The past three years or so I played as a fiddler (and occasionally a mandolinist) in a band called the Hopskotch String Band. I had to learn to play American music - I was used to Irish fiddling and some surrounding genres (Breton, English, Scottish, Dutch - most of it played in an Evertian way, of course, I never had enough time, determination or interest to become stylistically knowledgeable in any way; basically I just do what I like). I think I never really got into it. I love the music and what I did was definitely useful for the band but again more Evertian than American. We did play a couple of nice gigs - outdoor as well as in several cafés. I liked it; but what I liked best were the rehearsals. More and more playing music for me becomes that: rehearsing with a couple of guys you consider as friends, building up habits, building up ways of talking, ways of doing. Playing a concert is secondary and maybe only meaningful because it is an extension of the rehearsals we've gone through together.

So when HSB decided to stop, I was not afraid I would be missing playing the gigs - and I politely refused the idea of only rehearsing when a concert would be planned. I am not interested in rehearsing for concerts, I am interested in rehearsing, even without any concerts. I will miss the rehearsing, I will miss the gradual build-up of connections, the fluid change and development in our shared and contested ways of doing and talking. Playing music in a band is, basically, a microcosm of the essence of social life; and if you love this life, losing a band is a bit sad.

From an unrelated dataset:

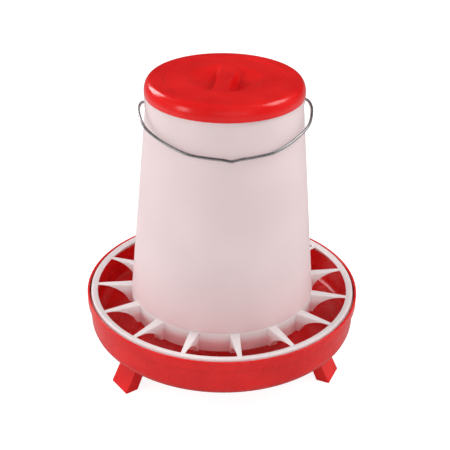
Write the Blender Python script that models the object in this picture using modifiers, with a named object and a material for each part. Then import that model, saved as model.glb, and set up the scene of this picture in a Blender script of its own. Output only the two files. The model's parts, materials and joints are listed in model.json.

But there is something else I will miss. It is the trip to the rehearsals. You drive the car for 45 minutes, from your village past the Big Town up North through the meadows, past small villages; you see a small train somewhere in the fields, you see the sun going down or, in winter, the snow falling. And in your car, you play the Cashes, the Rawlings, the Dylans and the Partons part of this amazing world you live in. And you're happy, simply.

So: thanks for the rehearsals, guys; thanks for the concerts, yes, of course; but also: thanks for letting me drive to yet another rehearsal.